Directions for this task
Copy out, exactly and without additions, the lines from the one that contains "Reconstruct the object" to the one that contains "of its bib.", both ends included.
╭─ Listed entries
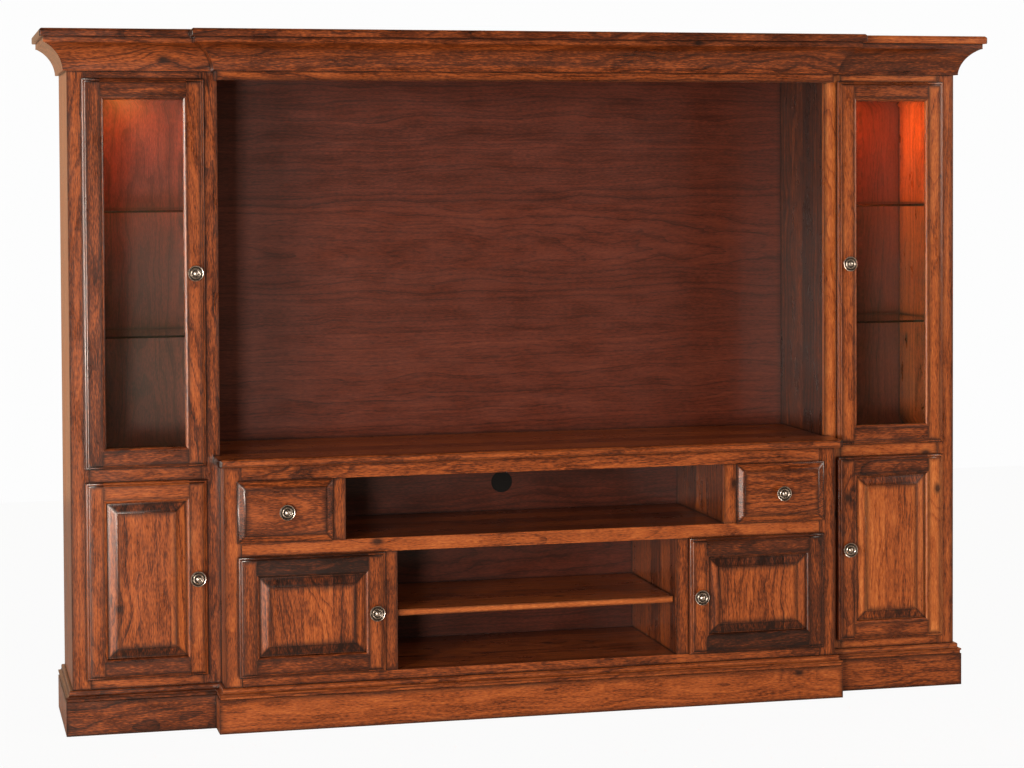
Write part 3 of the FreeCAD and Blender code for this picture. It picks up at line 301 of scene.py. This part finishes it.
    # Fibres and flecks are drawn 2 mm wide, because real pores of 0.1 mm are too fine to show. The
    # flecks are 14 mm long, the clouds of the mottle 60 mm wide, and the veins 20 mm.
    thread = add(tree, "ShaderNodeVectorMath", {0: spot, 1: (9.0, 430.0, 430.0)},
                 operation="MULTIPLY").outputs[0]
    fibre = add(tree, "ShaderNodeTexNoise", {"Vector": thread, "Scale": 1.0, "Detail": 3.0}).outputs["Fac"]
    dash = add(tree, "ShaderNodeVectorMath", {0: spot, 1: (70.0, 430.0, 430.0)},
               operation="MULTIPLY").outputs[0]
    flecks = add(tree, "ShaderNodeTexNoise", {"Vector": dash, "Scale": 1.0, "Detail": 2.0}).outputs["Fac"]
    cloud = add(tree, "ShaderNodeVectorMath", {0: spot, 1: (7.0, 17.0, 17.0)},
                operation="MULTIPLY").outputs[0]
    mottle = add(tree, "ShaderNodeTexNoise",
                 {"Vector": cloud, "Scale": 1.0, "Detail": 5.0, "Roughness": 0.6}).outputs["Fac"]
    vein = add(tree, "ShaderNodeVectorMath", {0: spot, 1: (2.6, 52.0, 52.0)},
               operation="MULTIPLY").outputs[0]
    veins = add(tree, "ShaderNodeTexNoise", {"Vector": vein, "Scale": 1.0, "Detail": 3.0}).outputs["Fac"]

    # Each pattern has its share in one shade, which is looked up on the stain's own scale. Slopes across
    # the grain soak up more stain, and some boards are drawn darker, by a deeper stain and, in shaded
    # places, by painted shade.
    shade = 0.445 - 0.77 * figure
    for pattern, share in ((late, -0.26), (years, -0.34), (fibre, 0.52), (flecks, 0.84),
                           (mottle, 0.52), (tone, 0.24 * figure)):
        shade = add(tree, "ShaderNodeMath", {0: pattern, 1: share * figure, 2: shade},
                    operation="MULTIPLY_ADD").outputs[0]
    slope = add(tree, "ShaderNodeMapRange", {0: end, 1: 0.03, 2: 0.13, 3: 0.0, 4: 0.33}).outputs[0]
    for darker in (slope, stain_and_shade_depth):
        shade = add(tree, "ShaderNodeMath", {0: shade, 1: darker}, operation="SUBTRACT").outputs[0]
    scale = add(tree, "ShaderNodeValToRGB", {0: shade})
    steps = scale.color_ramp.elements
    for count, (spot_at, colour) in enumerate(shades):
        step = steps[count] if count < 2 else steps.new(spot_at)
        step.position, step.color = spot_at, linear(colour)
    stain = scale.outputs[0]

    # Mineral streaks, the hearts of knots and cut ends take the stain darkest.
    streak = add(tree, "ShaderNodeMapRange",
                 {0: veins, 1: 0.57, 2: 0.82, 3: 0.0, 4: 0.28 * figure}).outputs[0]
    heart = add(tree, "ShaderNodeMapRange",
                {0: cell.outputs["Distance"], 1: 0.02, 2: 0.07, 3: 0.9, 4: 0.0}).outputs[0]
    knot = add(tree, "ShaderNodeMath", {0: heart, 1: has}, operation="MULTIPLY").outputs[0]
    butt = add(tree, "ShaderNodeMapRange", {0: end, 1: 0.3, 2: 0.95, 3: 0.0, 4: 0.8}).outputs[0]
    marks = add(tree, "ShaderNodeMath", {0: streak, 1: knot}, operation="MAXIMUM").outputs[0]
    darks = add(tree, "ShaderNodeMath", {0: marks, 1: butt}, operation="MAXIMUM").outputs[0]

    # The glaze is wiped off the middle of each flat and stays in corners, in grooves and towards the edges.
    # Its darkening within 10 mm of corners, grooves and gaps between parts is also painted shade.
    corner = add(tree, "ShaderNodeAmbientOcclusion", {"Distance": 0.010}, samples=8).outputs["AO"]
    recess_glaze_and_shade = add(tree, "ShaderNodeMapRange",
                 {0: corner, 1: 0.50, 2: 0.94, 3: 0.97 * glaze_and_shade_strength, 4: 0.0}).outputs[0]
    rim = add(tree, "ShaderNodeAttribute", attribute_name="rim").outputs["Fac"]
    fade = add(tree, "ShaderNodeMath", {0: rim, 1: 1.4}, operation="POWER").outputs[0]
    uneven = add(tree, "ShaderNodeMapRange",
                 {0: mottle, 1: 0.35, 2: 0.65, 3: 0.60 * glaze_and_shade_strength, 4: 0.95 * glaze_and_shade_strength}).outputs[0]
    burnt = add(tree, "ShaderNodeMath", {0: fade, 1: uneven}, operation="MULTIPLY").outputs[0]
    glaze_and_painted_shade = add(tree, "ShaderNodeMath", {0: recess_glaze_and_shade, 1: burnt}, operation="MAXIMUM").outputs[0]
    black = add(tree, "ShaderNodeMath", {0: glaze_and_painted_shade, 1: darks}, operation="MAXIMUM",
                use_clamp=True).outputs[0]
    colour = add(tree, "ShaderNodeMix", {"Factor": black, 6: stain, 7: linear("#1A0B07")},
                 data_type="RGBA").outputs[2]

    # Satin lacquer sinks a little into the pores and is rubbed unevenly.
    grip = add(tree, "ShaderNodeMapRange",
               {0: mottle, 1: 0.3, 2: 0.7, 3: roughness - 0.05, 4: roughness + 0.07}).outputs[0]
    pores = add(tree, "ShaderNodeMath", {0: fibre, 1: 0.5, 2: flecks}, operation="MULTIPLY_ADD").outputs[0]
    relief = add(tree, "ShaderNodeBump", {"Height": pores, "Strength": 0.3, "Distance": 0.0006}).outputs[0]
    lacquer = add(tree, "ShaderNodeBsdfPrincipled",
                  {"Base Color": colour, "Roughness": grip, "Normal": relief, "IOR": 1.48,
                   "Specular IOR Level": 0.4, "Coat Weight": 0.25, "Coat Roughness": 0.16, "Coat IOR": 1.5})
    add(tree, "ShaderNodeOutputMaterial", {"Surface": lacquer.outputs[0]})
    return wood


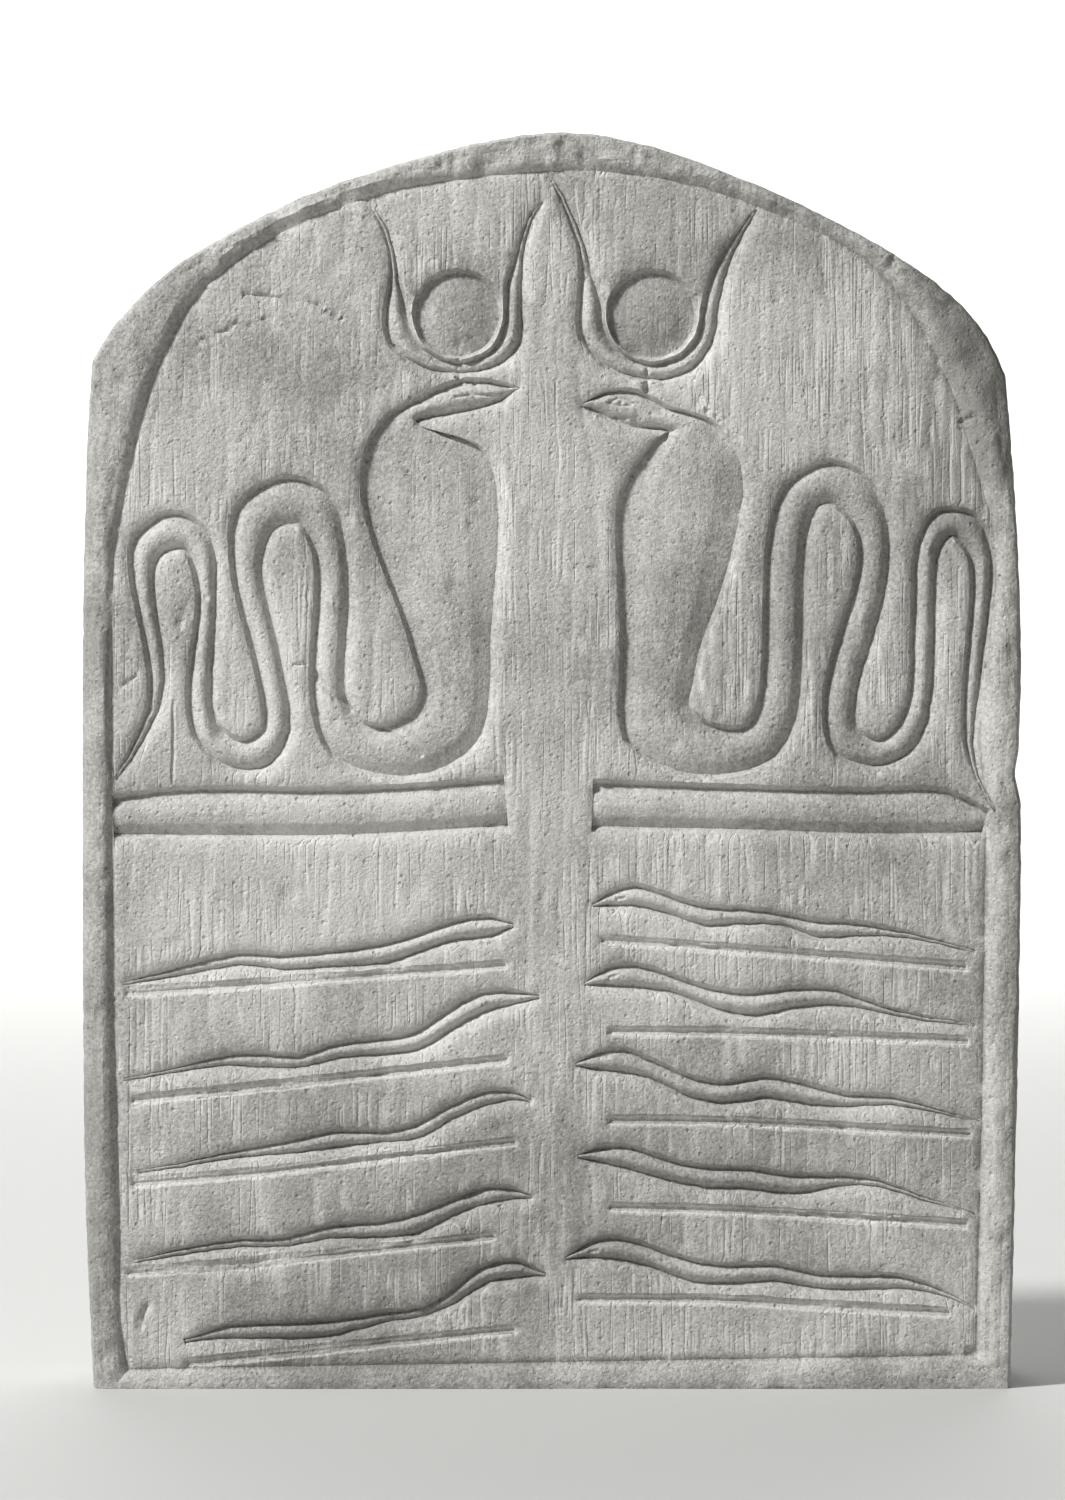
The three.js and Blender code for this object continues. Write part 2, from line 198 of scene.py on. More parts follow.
# %% Lines of the grooves and of the crowns' undersides
BASE_LINES = [
    [(-91.3, 84.8), (-61.7, 86.8), (-9.8, 90.7)], [(-90, 61.7), (-40, 67), (-9.5, 70.5)],
    [(-90, 43.9), (-61.7, 46.2), (-8, 52.7)], [(-91, 24.6), (-42, 29), (-12.5, 32.4)],
    [(-78.5, 5.2), (-28.9, 10.2), (-8, 12.4)], [(11, 96.2), (52.3, 93.2), (89, 90.3)],
    [(12.5, 76.6), (40, 76.2), (89.5, 74.5)], [(12.5, 57.4), (38.6, 57.1), (90, 54.4)],
    [(12.4, 38.7), (38.6, 38), (89.2, 35)], [(6, 19), (36, 18.8), (85.5, 16)],
]
CROWN_EDGES = [
    [(-35, 224), (-20.6, 216.8)], [(-19.4, 216.8), (-7, 226)],
    [(7, 222), (20, 215)], [(21.2, 215), (35, 222)],
]
print(f"{len(BASE_LINES)} base lines and {len(CROWN_EDGES)} crown edges")

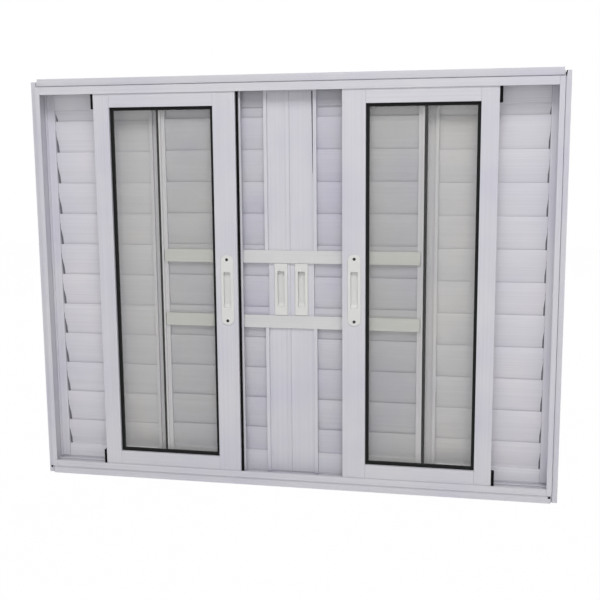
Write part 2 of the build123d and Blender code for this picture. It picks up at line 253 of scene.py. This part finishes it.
def mixed_surface(tree, share, first, second):
    """Surface of two shaders, with the share that the second one takes."""
    set_surface(tree, add(tree, "ShaderNodeMixShader", {"Fac": share, 1: first, 2: second}).outputs["Shader"])


def grained_surface(tree, colour, roughness, shine, grain, strength, depth, edge):
    """Opaque surface with a fine grain in relief and softened edges."""
    round_edge = add(tree, "ShaderNodeBevel", {"Radius": edge}, samples=edge_samples)
    relief = add(tree, "ShaderNodeBump", {
        "Height": grain, "Strength": strength, "Distance": depth, "Normal": round_edge.outputs["Normal"]})
    shader = add(tree, "ShaderNodeBsdfPrincipled", {
        "Base Color": colour, "Roughness": roughness, "Normal": relief.outputs["Normal"],
        "IOR": refraction, "Specular IOR Level": shine})
    set_surface(tree, shader.outputs["BSDF"])


def powder_coat(name, pale, deep, run, edge=coat_edge):
    """Polyester powder coat on extruded aluminium: satin, a fine orange peel, and faint die lines
    that run along the profile. run is the profile's direction as (x, y, z) shares of 1."""
    material, tree, place = new_material(name)
    stretch = [per_metre(die_line_length * share + die_line_width * (1 - share)) for share in run]
    along = add(tree, "ShaderNodeMapping", {"Vector": place, "Scale": stretch}).outputs["Vector"]
    lines = noise(tree, along, 1.0, detail=3.0)
    cloud = noise(tree, place, per_metre(coat_cloud))
    peel = noise(tree, place, per_metre(coat_peel))

    body_share = spread(tree, cloud, 0.0, 1.0, coat_cloud_span)
    body = mix_colours(tree, body_share, linear(deep), linear(pale))
    streak = spread(tree, lines, *die_line_tones, die_line_span)
    colour = mix_colours(tree, 1.0, body, streak, blend_type="MULTIPLY")
    gloss = spread(tree, peel, *coat_roughness)
    grained_surface(tree, colour, gloss, coat_shine, peel, coat_peel_strength, coat_peel_depth, edge)
    return material


def moulded_plastic(name, pale, deep, roughness, shine, grain, depth):
    """Injection moulded plastic or rubber: one even colour with a little cloud in it and a fine
    spark-eroded grain, its size in millimetres and its depth in metres."""
    material, tree, place = new_material(name)
    cloud = noise(tree, place, per_metre(plastic_cloud), detail=3.0)
    spark = noise(tree, place, per_metre(grain))
    colour = mix_colours(tree, cloud, linear(deep), linear(pale))
    gloss = spread(tree, cloud, roughness - plastic_roughness_spread, roughness + plastic_roughness_spread)
    grained_surface(tree, colour, gloss, shine, spark, plastic_grain_strength, depth, plastic_edge)
    return material


def float_glass(name, tint, veil_colour):
    """Clear float glass: light passes to what is behind, under a faint grey veil on the front face
    that carries a soft reflection."""
    material, tree, place = new_material(name)
    film = noise(tree, place, per_metre(glass_film), detail=4.0)
    haze = spread(tree, film, *glass_haze)
    inside = add(tree, "ShaderNodeNewGeometry").outputs["Backfacing"]
    share = calculate(tree, "MULTIPLY", haze, calculate(tree, "SUBTRACT", 1.0, inside))
    through = add(tree, "ShaderNodeBsdfTransparent", {"Color": linear(tint)})
    veil = add(tree, "ShaderNodeBsdfPrincipled", {
        "Base Color": linear(veil_colour), "Roughness": glass_roughness, "IOR": refraction})
    mixed_surface(tree, share, through.outputs["BSDF"], veil.outputs["BSDF"])
    return material


def zinc_steel(name, deep, pale):
    """Black zinc plated steel: dull dark metal with a rough cast to it."""
    material, tree, place = new_material(name)
    cloud = noise(tree, place, per_metre(zinc_cloud), detail=3.0)
    colour = mix_colours(tree, cloud, linear(deep), linear(pale))
    shader = add(tree, "ShaderNodeBsdfPrincipled", {
        "Base Color": colour, "Metallic": zinc_metal, "Roughness": zinc_roughness})
    set_surface(tree, shader.outputs["BSDF"])
    return material


def seen_share(tree):
    """1 for what the camera sees, straight, in a reflection or through glass, and 0 for lighting."""
    ray = add(tree, "ShaderNodeLightPath").outputs
    straight = calculate(tree, "MAXIMUM", ray["Is Camera Ray"], ray["Is Glossy Ray"])
    return calculate(tree, "MAXIMUM", straight, ray["Is Transmission Ray"])


def backdrop_paint(name, floor_colour, veil):
    """White studio sweep: white to the camera, in reflections and through glass, with a trace of the
    window's shadow left on it."""
    material, tree, place = new_material(name)
    share = calculate(tree, "MULTIPLY", seen_share(tree), veil)
    mottle = noise(tree, place, per_metre(floor_mottle))
    colour = mix_colours(tree, mottle, linear(floor_colour), linear("#FFFFFF"))
    matt = add(tree, "ShaderNodeBsdfDiffuse", {"Color": colour})
    glow = add(tree, "ShaderNodeEmission", {"Color": linear("#FFFFFF"), "Strength": 1.0})
    mixed_surface(tree, share, matt.outputs["BSDF"], glow.outputs["Emission"])
    return material


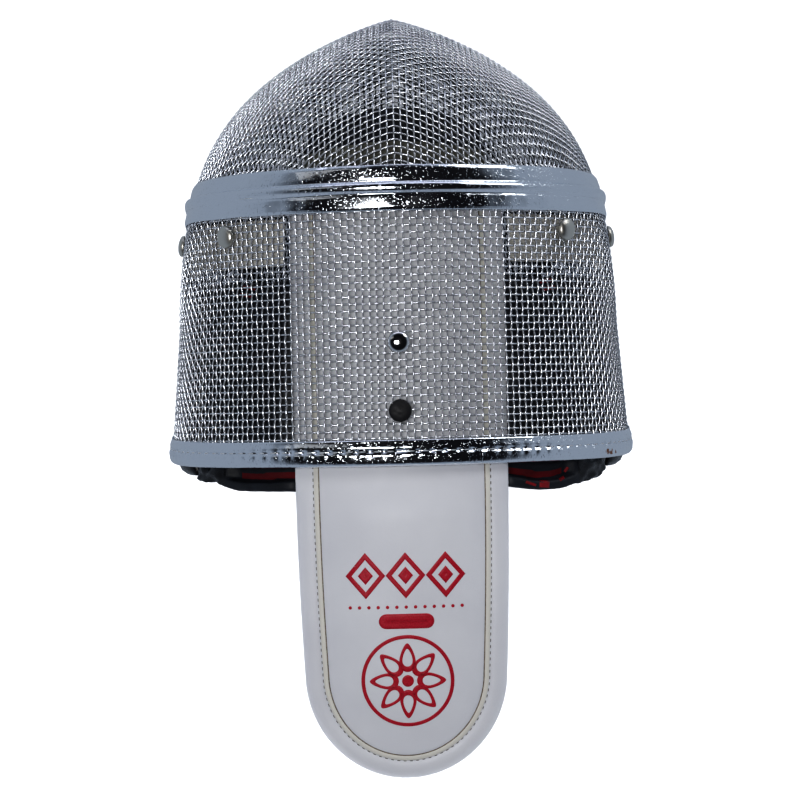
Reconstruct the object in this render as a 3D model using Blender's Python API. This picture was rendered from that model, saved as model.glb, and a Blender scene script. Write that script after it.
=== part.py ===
"""A fencing mask of woven steel wire, standing upright on the lower edge of its bib.

The mask is drawn in its own millimetres: "across" to the wearer's left, "along" forward from
the rear rim over the crown, and "down" square to the crown. The crown slopes down to the back,
and place() turns those millimetres into the scene's metres, with the face towards -Y.
The wire sheets are drawn as smooth shells that follow one skin: in the side view a point's
gauge is 0 at the ear and 1 on the outline, and each section through the ear is an arch.
"""

import math

import bmesh
import bpy
import numpy as np

MM = 0.001
CROWN_SLOPE = math.radians(20)  # the crown's fall to the back as the mask stands
RIM_HEIGHT = 300.0  # of the crown's rear edge above the floor
MIDDLE_FORWARD = 63.0  # from the rear rim forward to the middle of the whole mask

# The skin
EAR_ALONG, EAR_DOWN = 61.0, 108.0
HALF_WIDTH_REAR, HALF_WIDTH_SEAM = 108.5, 98.8
CROWN_LENGTH = 122.0  # from the rear rim to the middle of the seam band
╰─
Full solution
Reconstruct the object in this render as a 3D model using Blender's Python API. This picture was rendered from that model, saved as model.glb, and a Blender scene script. Write that script after it.
=== part.py ===
"""A fencing mask of woven steel wire, standing upright on the lower edge of its bib.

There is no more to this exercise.